More than anyone, the Obama Administration implemented the most consequential changes in U.S. military history – changes that deviates more towards rights and careerism than combat effectiveness. These are fake problems. We already had that stuff. I witnessed it for 20 years.
But in 2013, Obama’s defense secretary, Leon Panetta, lifted the ban on women serving in combat units. Marine Commandant General Joe Dunford implemented Panetta’s directive by integrating two infantry companies and, through a series of training exercises, matched them against existing all-male infantry units.
The results were predictable.
In 134 combat tasks, all-male units outperformed gender-integrated units in 69 percent of the tasks. Acceptable in peace. Deadly by combat standards. In 2015, Dunford requested that the Corps be exempted from the new policy. Navy Secretary Ray Mabus declined.
That was the same year the Army announced that two females had graduated from Army Ranger School. Journalist Susan Katz Keating, who covered the story for People magazine, discovered that Washington politicians put intense pressure on evaluators to graduate the women. Their performance, by combat standards, was disastrous. But Obama’s appointees didn’t care. They needed the Ranger fiction as proof that women were ready for combat roles. Defense Secretary Ashton Carter opened combat units to females four months later.
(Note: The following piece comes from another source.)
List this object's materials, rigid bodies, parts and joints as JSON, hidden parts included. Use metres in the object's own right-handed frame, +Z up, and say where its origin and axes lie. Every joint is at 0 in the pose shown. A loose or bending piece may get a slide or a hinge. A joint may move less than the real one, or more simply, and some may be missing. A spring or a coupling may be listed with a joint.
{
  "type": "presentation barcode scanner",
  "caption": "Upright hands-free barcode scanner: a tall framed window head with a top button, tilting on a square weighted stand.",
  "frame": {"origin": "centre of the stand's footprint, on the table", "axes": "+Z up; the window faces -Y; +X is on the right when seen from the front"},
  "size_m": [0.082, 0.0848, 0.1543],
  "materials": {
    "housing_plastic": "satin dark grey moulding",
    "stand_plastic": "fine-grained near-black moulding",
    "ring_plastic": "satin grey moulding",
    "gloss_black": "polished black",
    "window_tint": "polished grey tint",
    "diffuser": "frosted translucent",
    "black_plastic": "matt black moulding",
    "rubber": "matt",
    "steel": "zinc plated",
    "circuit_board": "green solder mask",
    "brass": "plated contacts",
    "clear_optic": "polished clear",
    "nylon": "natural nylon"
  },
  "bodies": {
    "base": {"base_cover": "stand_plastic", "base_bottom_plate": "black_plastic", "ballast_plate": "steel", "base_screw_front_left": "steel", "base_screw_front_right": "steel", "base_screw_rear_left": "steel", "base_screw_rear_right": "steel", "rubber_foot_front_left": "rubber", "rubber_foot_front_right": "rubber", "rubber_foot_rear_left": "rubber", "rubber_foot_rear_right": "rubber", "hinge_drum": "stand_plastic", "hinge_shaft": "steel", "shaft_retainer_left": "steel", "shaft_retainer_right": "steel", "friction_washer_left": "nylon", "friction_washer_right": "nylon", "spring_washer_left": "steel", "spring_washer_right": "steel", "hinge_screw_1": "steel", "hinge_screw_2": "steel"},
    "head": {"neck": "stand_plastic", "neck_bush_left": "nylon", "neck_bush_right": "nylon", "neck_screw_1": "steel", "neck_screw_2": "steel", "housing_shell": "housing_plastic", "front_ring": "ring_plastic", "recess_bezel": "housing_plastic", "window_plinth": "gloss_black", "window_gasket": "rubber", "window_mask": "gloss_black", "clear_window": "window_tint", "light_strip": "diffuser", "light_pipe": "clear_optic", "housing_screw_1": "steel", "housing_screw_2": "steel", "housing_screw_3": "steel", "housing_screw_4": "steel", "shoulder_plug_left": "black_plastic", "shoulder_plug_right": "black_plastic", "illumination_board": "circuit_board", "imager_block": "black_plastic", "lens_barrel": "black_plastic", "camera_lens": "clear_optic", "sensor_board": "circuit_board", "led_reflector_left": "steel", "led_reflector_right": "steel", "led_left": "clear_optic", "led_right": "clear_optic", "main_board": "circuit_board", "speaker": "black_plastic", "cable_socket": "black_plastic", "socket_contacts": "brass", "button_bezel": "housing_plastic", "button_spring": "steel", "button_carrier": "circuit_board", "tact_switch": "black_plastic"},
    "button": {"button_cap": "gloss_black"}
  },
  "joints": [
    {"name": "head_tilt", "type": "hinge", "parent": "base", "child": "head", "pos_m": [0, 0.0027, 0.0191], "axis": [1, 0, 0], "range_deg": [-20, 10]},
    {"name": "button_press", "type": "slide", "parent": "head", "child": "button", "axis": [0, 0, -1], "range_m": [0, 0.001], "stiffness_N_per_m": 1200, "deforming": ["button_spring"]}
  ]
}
Before there was “Defund the Police,” there was “Defang the Military.”
It’s now gone far beyond women in infantry units. As former Army Captain James Hasson points out in his book “Stand Down” (2019), the mission to transform the culture of the military has produced “safe space” stickers on doors at the Naval Academy; officers apologizing for microaggressions against Air Force cadets; the Army being urged to end “hyper-masculinity”; PowerPoints on “male pregnancy”; and monitoring of social media accounts for evidence of white supremacy.
Male and female recruits will soon be required to train together at Parris Island, S.C. and Marine Corps Recruit Depot, San Diego. That’s thanks to the 2020 National Defense Authorization Act, the law that authorized the U.S. Space Force.
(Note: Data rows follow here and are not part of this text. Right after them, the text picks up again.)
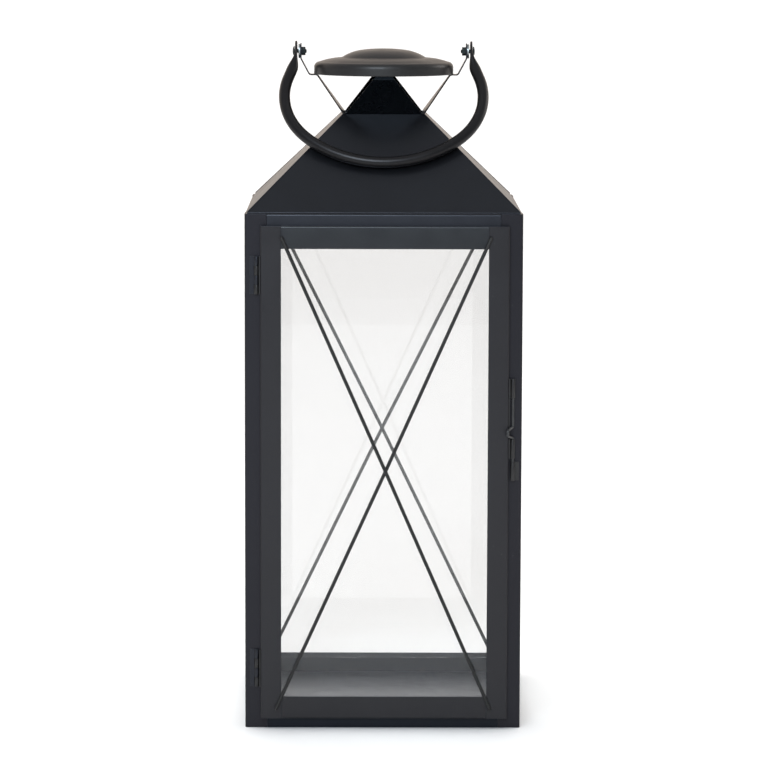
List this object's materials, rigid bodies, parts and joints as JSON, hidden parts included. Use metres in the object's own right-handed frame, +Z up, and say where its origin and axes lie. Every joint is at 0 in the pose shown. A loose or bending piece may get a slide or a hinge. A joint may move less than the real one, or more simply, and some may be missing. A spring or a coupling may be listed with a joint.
{
  "type": "candle lantern",
  "caption": "Square black sheet-metal candle lantern with crossed-wire glass windows, hinged latched glass door, pyramid roof, round vent cap and swinging tube handle.",
  "frame": {"origin": "centre of the floor panel's underside, on the surface the lantern stands on", "axes": "+Z up, -Y out through the door, +X towards the latch side"},
  "size_m": [0.2, 0.2094, 0.4955],
  "materials": {
    "black_powder_coat": "satin powder coat",
    "clear_glass": "clear float glass",
    "pivot_hardware": "black painted screw, washer and nut"
  },
  "bodies": {
    "lantern_body": {"bail_strap_left": "black_powder_coat", "bail_strap_right": "black_powder_coat", "bottom_rail_back": "black_powder_coat", "bottom_rail_front": "black_powder_coat", "bottom_rail_left": "black_powder_coat", "bottom_rail_right": "black_powder_coat", "corner_post_back_left": "black_powder_coat", "corner_post_back_right": "black_powder_coat", "corner_post_front_left": "black_powder_coat", "corner_post_front_right": "black_powder_coat", "floor_panel": "black_powder_coat", "glass_clips_back": "black_powder_coat", "glass_clips_left": "black_powder_coat", "glass_clips_right": "black_powder_coat", "hinge_leaf_fixed_lower": "black_powder_coat", "hinge_leaf_fixed_upper": "black_powder_coat", "hinge_pins": "black_powder_coat", "latch_keeper": "black_powder_coat", "neck_tab_back": "black_powder_coat", "neck_tab_front": "black_powder_coat", "pivot_nuts": "pivot_hardware", "pivot_screws": "pivot_hardware", "pivot_washers": "pivot_hardware", "roof_panel_back": "black_powder_coat", "roof_panel_front": "black_powder_coat", "roof_panel_left": "black_powder_coat", "roof_panel_right": "black_powder_coat", "top_rail_back": "black_powder_coat", "top_rail_front": "black_powder_coat", "top_rail_left": "black_powder_coat", "top_rail_right": "black_powder_coat", "vent_cap": "black_powder_coat", "window_glass_back": "clear_glass", "window_glass_left": "clear_glass", "window_glass_right": "clear_glass", "window_wire_falling_back": "black_powder_coat", "window_wire_falling_left": "black_powder_coat", "window_wire_falling_right": "black_powder_coat", "window_wire_rising_back": "black_powder_coat", "window_wire_rising_left": "black_powder_coat", "window_wire_rising_right": "black_powder_coat"},
    "door": {"door_stile_left": "black_powder_coat", "door_stile_right": "black_powder_coat", "door_rail_bottom": "black_powder_coat", "door_rail_top": "black_powder_coat", "door_glass": "clear_glass", "door_glass_clips": "black_powder_coat", "door_wire_rising": "black_powder_coat", "door_wire_falling": "black_powder_coat", "hinge_leaf_door_lower": "black_powder_coat", "hinge_leaf_door_upper": "black_powder_coat", "latch_guide": "black_powder_coat"},
    "latch_bolt": {"latch_bolt": "black_powder_coat"},
    "bail": {"bail": "black_powder_coat"}
  },
  "joints": [
    {"name": "door_swing", "type": "hinge", "parent": "lantern_body", "child": "door", "pos_m": [-0.0914, -0.102, 0.1875], "axis": [0, 0, -1], "range_deg": [0, 140]},
    {"name": "bolt_slide", "type": "slide", "parent": "door", "child": "latch_bolt", "axis": [0, 0, 1], "range_m": [0, 0.02]},
    {"name": "bail_swing", "type": "hinge", "parent": "lantern_body", "child": "bail", "pos_m": [0, 0, 0.488], "axis": [-1, 0, 0], "range_deg": [0, 276]}
  ]
}
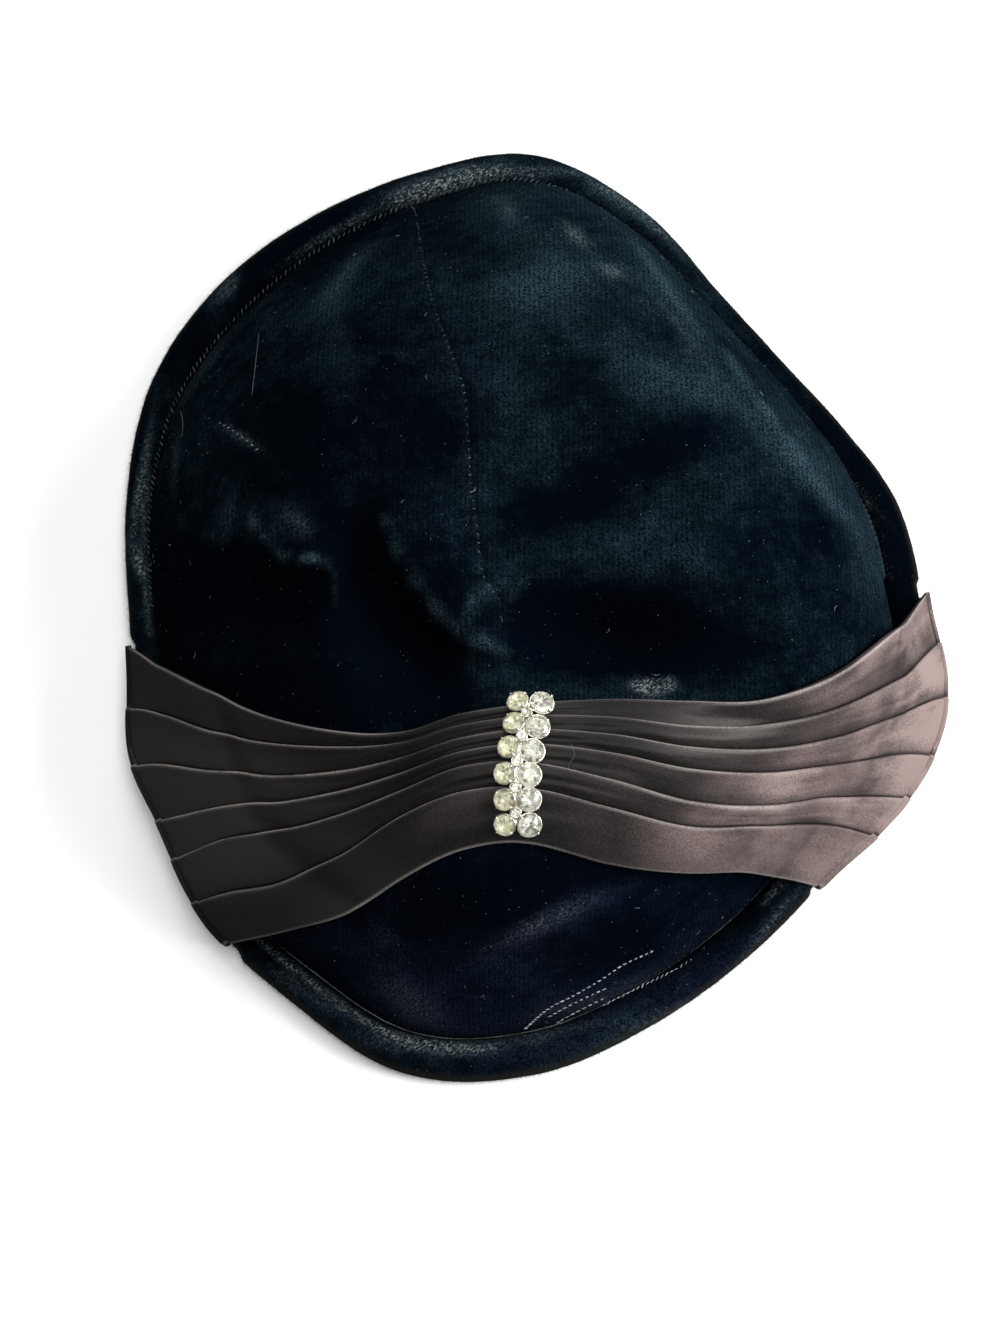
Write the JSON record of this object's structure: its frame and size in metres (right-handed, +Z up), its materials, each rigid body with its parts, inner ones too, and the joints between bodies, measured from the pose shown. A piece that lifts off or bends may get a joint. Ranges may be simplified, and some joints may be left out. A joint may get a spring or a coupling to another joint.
{
  "type": "cocktail hat",
  "caption": "Soft velvet hat with a rolled edge and a sunken, folded crown, crossed by a pleated satin band pinched by a rhinestone clasp.",
  "frame": {"origin": "on the resting plane, under the middle of the hat's outline", "axes": "+Z up from the resting plane, +Y towards the back of the hat, so the band and clasp face -Y, +X to the right of someone who looks at the front"},
  "size_m": [0.1827, 0.2135, 0.074],
  "materials": {
    "velvet": "crushed silk-pile velvet",
    "roll_velvet": "velvet on a padded roll",
    "satin": "pleated satin",
    "clasp_metal": "dulled white plating",
    "rhinestone": "foiled paste, slightly yellowed"
  },
  "bodies": {
    "root": {"crown": "velvet", "edge_roll": "roll_velvet", "satin_band": "satin", "clasp_setting": "clasp_metal", "stone_large_1": "rhinestone", "stone_large_2": "rhinestone", "stone_large_3": "rhinestone", "stone_large_4": "rhinestone", "stone_large_5": "rhinestone", "stone_large_6": "rhinestone", "stone_small_1": "rhinestone", "stone_small_2": "rhinestone", "stone_small_3": "rhinestone", "stone_small_4": "rhinestone", "stone_small_5": "rhinestone", "stone_small_6": "rhinestone", "stone_accent_1": "rhinestone", "stone_accent_2": "rhinestone", "stone_accent_3": "rhinestone", "stone_accent_4": "rhinestone", "stone_accent_5": "rhinestone"}
  },
  "joints": []
}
Robert H. Barrow Jr., Marine Commandant during my first tour, gave a sober warning to a Senate hearing in 1991 against emphasizing “equal rights” and careerism over combat effectiveness. Barrow commanded troops in large-scale conventional wars like WWII, Korea, and Vietnam – unlike the low-intensity conflicts against backward nations that we’ve grown used to.
“Exposure to combat, is not combat,” Barrow said. “Combat is finding, and closing with, and killing or capturing the enemy … It’s killing! That’s what it is. And it’s done in an environment that is as difficult as you can possibly imagine. Extremes of climate. Brutality. Death. Dying. It’s uncivilized! Women can’t do it.”
If America continues down this road, he said, “it would destroy the Marine Corps. Something no enemy has been able to do in over 200 years.”
They didn’t listen.
Barrow’s remarks should be mandatory listening.